Erzbischof Soueif: Im Hinblick auf die Existenz der Maroniten auf Zypern ist zu sagen, dass wir nicht erst seit kurzem hier sind. Wir leben bereits seit ungefähr 1.200 Jahren auf dieser Insel und sind Teil der Gesellschaft. Seit 1357 ist die ununterbrochene Liste der maronitischen Erzbischöfe von Zypern schriftlich bezeugt. So leisten wir unseren Einsatz im Sinne des multikulturellen Bildes der Gesellschaft auf der Insel Zypern, indem wir unsere liturgisch-kulturellen Schätze, unsere Tradition sowie unsere geistlichen und menschliche Erfahrungen für das Wohl des ganzen Landes einsetzen.
Was war Ihre Aufgabe bei der Nahost-Synode?
Erzbischof Soueif: Ich wurde vom Papst im April 2010 zum Sondersekretär dieser Synodenversammlung für den Nahen Osten bestimmt. Daher gehörte ich dem Präsidium der Synode an. Die Aufgabe des Sondersekretärs bestand darin, den Generalberichterstatter dieser Bischofssynode, den koptisch-katholischen Patriarchen, Kardinal Antonios Naguib, direkt zu unterstützen.
Es war wichtig, allem, was gesagt wird, zu folgen und sehr aufmerksam zuzuhören, was die Synodenväter formulierten und was sie auf Grund ihrer Erfahrung als Hirten der ihnen anvertrauten Teilkirchen beitrugen. Die vorbereitenden Dokumente der Synode haben die nötige Atmosphäre geschaffen. Das Allerwichtigste war jedoch, was der Heilige Geist durch die Bischöfe sagte. Zugleich reflektierte jeder Synodenvater die Erfahrung des Volkes Gottes an einem konkreten Ort.
Als Sondersekretär hatte ich die Arbeit der Synodenväter zu begleiten und dabei zu helfen, diese Eingaben am Ende der Sitzungen zu formulieren. Diese ganze Arbeit wurde von Experten und von einem großen Mitarbeiterstab, der im Generalsekretariat der Synode tätig ist, unterstützt. Am Ende wurde das Resultat dem Generalsekretär der Bischofssynode, Erzbischof Nikola Eterović, präsentiert.
Wirft man einen Blick in das "Instrumentum Laboris": was ist davon für die Kirche auf Zypern wesentlich?

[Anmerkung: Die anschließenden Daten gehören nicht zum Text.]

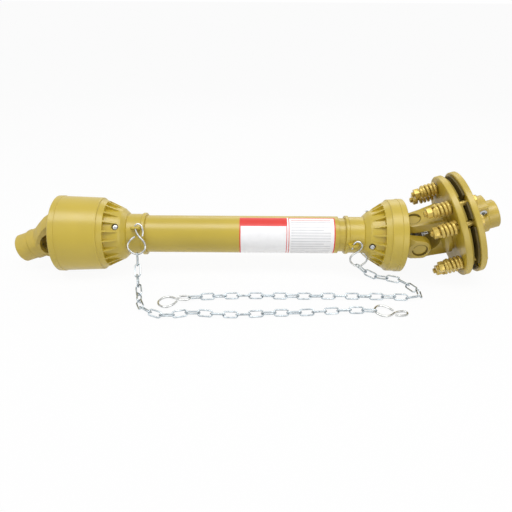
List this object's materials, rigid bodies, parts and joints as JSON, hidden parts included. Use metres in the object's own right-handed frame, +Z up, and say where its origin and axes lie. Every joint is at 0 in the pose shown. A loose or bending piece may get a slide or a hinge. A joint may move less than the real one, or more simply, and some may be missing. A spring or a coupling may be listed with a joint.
{
  "type": "pto drive shaft",
  "caption": "Telescoping power take-off shaft with two universal joints, plastic guards held by chains, a quick-release splined yoke and a spring-loaded friction clutch.",
  "frame": {"origin": "on the floor under the middle of the whole shaft's box", "axes": "+X along the shaft towards the clutch, +Z up, -Y towards the laid-out chains"},
  "size_m": [0.8594, 0.265, 0.1819],
  "materials": {
    "guard_plastic": "satin",
    "yellow_paint": "gloss",
    "gold_zinc": "satin",
    "bare_steel": "satin",
    "bright_zinc": "gloss",
    "tube_steel": "satin",
    "spring_steel": "satin",
    "friction_lining": "matte",
    "bearing_plastic": "satin",
    "bushing_bronze": "satin"
  },
  "bodies": {
    "guard": {"left_guard_cone": "guard_plastic", "left_guard_bell": "guard_plastic", "outer_guard_tube": "guard_plastic", "left_guard_bearing": "bearing_plastic", "left_guard_screws": "bright_zinc", "left_lug_hook": "bright_zinc", "left_chain": "bright_zinc", "left_end_hook": "bright_zinc"},
    "sliding_guard": {"inner_guard_tube": "guard_plastic", "right_guard_cone": "guard_plastic", "right_guard_bell": "guard_plastic", "right_guard_bearing": "bearing_plastic", "right_guard_screws": "bright_zinc", "right_lug_hook": "bright_zinc", "right_chain": "bright_zinc", "right_end_hook": "bright_zinc"},
    "outer_drive": {"left_inner_yoke": "yellow_paint", "outer_drive_tube": "tube_steel", "left_roll_pin": "spring_steel", "left_cups_tube_side": "bare_steel", "left_circlips_tube_side": "spring_steel"},
    "inner_drive": {"right_inner_yoke": "yellow_paint", "inner_drive_tube": "tube_steel", "right_roll_pin": "spring_steel", "right_cups_tube_side": "bare_steel", "right_circlips_tube_side": "spring_steel"},
    "left_joint_cross": {"left_cross": "bare_steel", "left_grease_nipple": "bright_zinc"},
    "tractor_end": {"tractor_yoke": "yellow_paint", "push_pin_spring": "spring_steel", "left_cups_tractor_side": "bare_steel", "left_circlips_tractor_side": "spring_steel"},
    "push_pin": {"yoke_push_pin": "bright_zinc"},
    "right_joint_cross": {"right_cross": "bare_steel", "right_grease_nipple": "bright_zinc"},
    "clutch": {"clutch_yoke": "yellow_paint", "clutch_bushing": "bushing_bronze", "friction_disc_yoke_side": "friction_lining", "friction_disc_plate_side": "friction_lining", "pressure_plate": "yellow_paint", "clutch_bolts": "gold_zinc", "clutch_springs": "gold_zinc", "clutch_nuts": "gold_zinc", "right_cups_clutch_side": "bare_steel", "right_circlips_clutch_side": "spring_steel"},
    "hub": {"clutch_hub": "yellow_paint", "hub_clamp_bolt": "bright_zinc", "hub_clamp_nut": "bright_zinc"}
  },
  "joints": [
    {"name": "telescope", "type": "slide", "parent": "guard", "child": "sliding_guard", "axis": [1, 0, 0], "range_m": [-0.01, 0.24]},
    {"name": "drive_spin", "type": "hinge", "parent": "guard", "child": "outer_drive", "pos_m": [0.00265, 0.0419, 0.0673], "axis": [1, 0, 0], "continuous": true},
    {"name": "inner_drive_spin", "type": "hinge", "parent": "sliding_guard", "child": "inner_drive", "pos_m": [0.20265, 0.0419, 0.0673], "axis": [1, 0, 0], "continuous": true},
    {"name": "left_inner_pin", "type": "hinge", "parent": "outer_drive", "child": "left_joint_cross", "pos_m": [-0.33735, 0.0419, 0.0673], "axis": [0, -0.9563, -0.2924], "range_deg": [-47.2, 8.8]},
    {"name": "tractor_pin", "type": "hinge", "parent": "left_joint_cross", "child": "tractor_end", "pos_m": [-0.33735, 0.0419, 0.0673], "axis": [0.3287, 0.2761, -0.9032], "range_deg": [-22.3, 33.7]},
    {"name": "push_pin_slide", "type": "slide", "parent": "tractor_end", "child": "push_pin", "axis": [-0.3287, -0.2761, 0.9032], "range_m": [0, 0.005], "stiffness_N_per_m": 2000, "deforming": ["push_pin_spring"]},
    {"name": "right_inner_pin", "type": "hinge", "parent": "inner_drive", "child": "right_joint_cross", "pos_m": [0.28825, 0.0419, 0.0673], "axis": [0, -0.9563, -0.2924], "range_deg": [-40.6, 5.4]},
    {"name": "clutch_pin", "type": "hinge", "parent": "right_joint_cross", "child": "clutch", "pos_m": [0.28825, 0.0419, 0.0673], "axis": [-0.303, -0.2786, 0.9114], "range_deg": [-28.3, 17.7]},
    {"name": "clutch_slip", "type": "hinge", "parent": "clutch", "child": "hub", "pos_m": [0.38314, 0.0419, 0.09884], "axis": [0.9489, 0, 0.3154], "continuous": true}
  ],
  "couplings": [
    {"joint": "inner_drive_spin", "follows": "drive_spin", "ratio": 1}
  ]
}
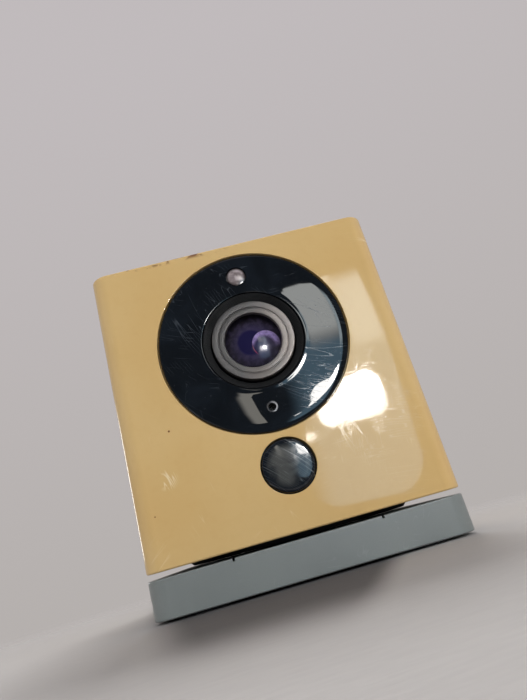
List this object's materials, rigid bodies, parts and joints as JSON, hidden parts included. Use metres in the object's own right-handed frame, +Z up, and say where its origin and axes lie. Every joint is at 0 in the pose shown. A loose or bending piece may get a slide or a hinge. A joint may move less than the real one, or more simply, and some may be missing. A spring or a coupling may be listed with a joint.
{
  "type": "security camera",
  "caption": "Cube indoor security camera with a round lens plate, motion-sensor window and rear ports, on a folding magnetic stand with a tilting, turning head.",
  "frame": {"origin": "under the middle of the folded stand, on the surface that it stands on", "axes": "+Z up, the lens looks along -Y, +X to the camera's left, which is the viewer's right when facing the lens"},
  "size_m": [0.05, 0.05, 0.057],
  "materials": {
    "casing": "glossy moulded plastic, yellowed with age, fine hairline scratches",
    "foot_grey": "satin grey moulded plastic",
    "cover_grey": "satin light grey moulded plastic",
    "turntable": "matte black moulded plastic",
    "front_black": "polished black plastic with hairline scratches",
    "light_window": "clear plastic, polished",
    "lens_black": "matte black plastic",
    "lens_ring": "satin turned aluminium with fine turning marks",
    "lens_glass": "coated glass with a violet reflection",
    "filter_glass": "infrared blocking glass, reddish",
    "pin_steel": "bright steel",
    "spring_brass": "spring bronze and copper winding",
    "magnet": "nickel plated magnet",
    "foot_rubber": "matte black rubber",
    "circuit_board": "green circuit board with solder mask",
    "chip": "black moulded chip package",
    "infrared_led": "clear resin over a small die",
    "metal_can": "tinned steel can",
    "heat_sink": "raw extruded aluminium",
    "socket_steel": "tinned steel shell",
    "frame_black": "matte black moulded plastic",
    "flexible_circuit": "amber polyimide film",
    "speaker_cone": "black paper cone in a plastic basket",
    "gasket_foam": "soft black foam",
    "button_grey": "dark grey moulded plastic"
  },
  "bodies": {
    "foot": {"foot_plate": "foot_grey", "foot_pin": "pin_steel", "magnet_left": "magnet", "magnet_right": "magnet", "foot_pad_left": "foot_rubber", "foot_pad_right": "foot_rubber"},
    "arm": {"stand_arm": "foot_grey", "head_pin": "pin_steel"},
    "turntable": {"turntable_disc": "turntable", "swivel_washer": "pin_steel", "friction_washer": "spring_brass", "swivel_screw": "pin_steel"},
    "head": {"casing": "casing", "rear_panel": "cover_grey", "bottom_cover": "cover_grey", "front_disc": "front_black", "motion_window": "front_black", "light_window": "light_window", "status_light": "light_window", "lens_bezel": "lens_black", "lens_barrel": "lens_black", "lens_holder": "lens_black", "lens_ring": "lens_ring", "front_lens": "lens_glass", "middle_lens": "lens_glass", "rear_lens": "lens_glass", "cover_screw_1": "pin_steel", "cover_screw_2": "pin_steel", "filter_coil": "spring_brass", "microphone_boot": "foot_rubber", "sensor_board": "circuit_board", "led_board": "circuit_board", "motion_board": "circuit_board", "main_board": "circuit_board", "port_board": "circuit_board", "image_sensor": "chip", "processor": "chip", "light_sensor": "chip", "setup_switch": "chip", "infrared_led_1": "infrared_led", "infrared_led_2": "infrared_led", "infrared_led_3": "infrared_led", "infrared_led_4": "infrared_led", "microphone": "metal_can", "motion_sensor": "metal_can", "wifi_module": "metal_can", "heat_sink": "heat_sink", "usb_socket": "socket_steel", "power_socket": "socket_steel", "card_socket": "socket_steel", "inner_frame": "frame_black", "antenna": "flexible_circuit", "sensor_cable": "flexible_circuit", "speaker": "speaker_cone", "speaker_gasket": "gasket_foam"},
    "button": {"setup_button": "button_grey"},
    "filter": {"filter_slider": "lens_black", "infrared_filter": "filter_glass", "clear_filter": "lens_glass"}
  },
  "joints": [
    {"name": "foot_hinge", "type": "hinge", "parent": "foot", "child": "arm", "pos_m": [0, -0.0225, 0.0028], "axis": [1, 0, 0], "range_deg": [0, 90]},
    {"name": "head_hinge", "type": "hinge", "parent": "arm", "child": "turntable", "pos_m": [0, 0.0225, 0.0028], "axis": [-1, 0, 0], "range_deg": [0, 90]},
    {"name": "head_swivel", "type": "hinge", "parent": "turntable", "child": "head", "pos_m": [0, 0, 0.0079], "axis": [0, 0, 1], "continuous": true},
    {"name": "setup_button_press", "type": "slide", "parent": "head", "child": "button", "axis": [0, 0, 1], "range_m": [0, 0.0004], "stiffness_N_per_m": 800, "springref_m": -0.0004},
    {"name": "filter_shift", "type": "slide", "parent": "head", "child": "filter", "axis": [1, 0, 0], "range_m": [0, 0.0064]}
  ]
}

Erzbischof Soueif: Die Maroniten leben seit dem 8./9. Jahrhundert auf der Insel. Unsere geistliche Erfahrung zeigt, dass wir uns als religiöse Menschen verstehen, die sehr stark mit der Kirche verbunden sind. Gott sei Dank leben die Leute ihren Glauben, aber wir müssen besonders auf die Jugend schauen, was das Glaubensleben und die Spiritualität betrifft.
Wir formen in Zypern - zusammen mit unseren Brüdern und Schwestern aller Gemeinschaften, mit lateinischen Katholiken, mit griechisch-orthodoxen Christen, mit Muslimen - die Gesellschaft der Insel. Wir Maroniten tragen dazu bei, diese unsere konkrete multikulturelle Gesellschaft als authentische Botschaft des friedlichen Zusammenlebens zu stärken. Natürlich möchten wir eine Lösung des Zypernproblems, die auf Frieden, Versöhnung, Freiheit und Gerechtigkeit basiert. Wir als Maroniten wünschen uns, in unsere traditionell maronitisch besiedelten Dörfer zurückkehren zu können (sie befinden sich im Norden der Insel, Anm. d. Red.).
Wir glauben, dass alle Gotteshäuser auf dieser Insel - egal welcher Religionsgemeinschaft - für alle Menschen offen sein sollten. Dies wäre ein Segen für die Versöhnung, für die Vergebung und für die Liebe unter den Menschen. Die Christen sind besonders dazu berufen, Zeugnis von den Werten der Frohbotschaft und der Realität der Auferstehung zu geben, was nämlich Friede, Vergebung, Brüderlichkeit, Liebe und Respekt für jeden Menschen in der Welt angeht!
Wir ermutigen zudem alle Initiativen, um unter den Christen sowie zwischen den Christen und Nichtchristen bei verschiedenen Projekten - etwa im Bildungs- und im sozialen Sektor - zusammenzuarbeiten. Zusammenarbeiten hilft, das Vertrauen zu stärken und die Freundschaft unter den Menschen und Familien zu erneuern.